For Immediate Release
Ottawa – Members of Canadian Union of Postal Workers (CUPW) from the London and Barrie locals in Ontario walked off the job this evening – at 10 pm (ET) in London and 11:30 pm in Barrie – as part of CUPWs third week of rotating strikes.
“We are entering our third week of rotating strikes because management still refuses to address the urgent health and safety issues that have left postal workers the most injured group of workers in the federal sector,” says Mike Palecek, CUPW National President. “We have a health and safety crisis at Canada Post. We've seen injury rates skyrocket. This has got to be fixed.”
CUPW has also called on a national overtime ban for both of its major bargaining units at Canada Post. Postal workers, no matter what their job at Canada Post, will not work more than an eight-hour day and not more than a 40-hour week. ‘’Overburdening, overtime and overwork are all major issues in this round of bargaining.

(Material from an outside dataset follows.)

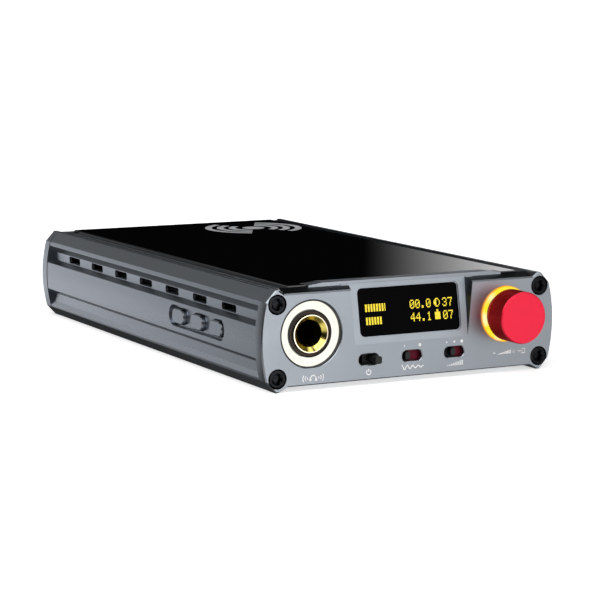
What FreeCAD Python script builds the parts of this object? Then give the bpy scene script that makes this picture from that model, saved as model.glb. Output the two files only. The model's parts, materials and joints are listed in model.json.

Until Canada Post negotiators’ address it, we can solve it for ourselves in the meantime.” said CUPW National President Mike Palecek.
The 1,400 London and Barrie workers joined 1,800 of their fellow workers from Scarborough, ON (except Pickering facility) who went on strike earlier today.
CUPW members are still without agreements for the Urban Postal Operations and Rural and Suburban Mail Carriers (RSMC) bargaining unit after almost a year of negotiations.
-30-
For more information, please contact:
EN – CUPW Communications, at 613-882-2742 or at [email protected]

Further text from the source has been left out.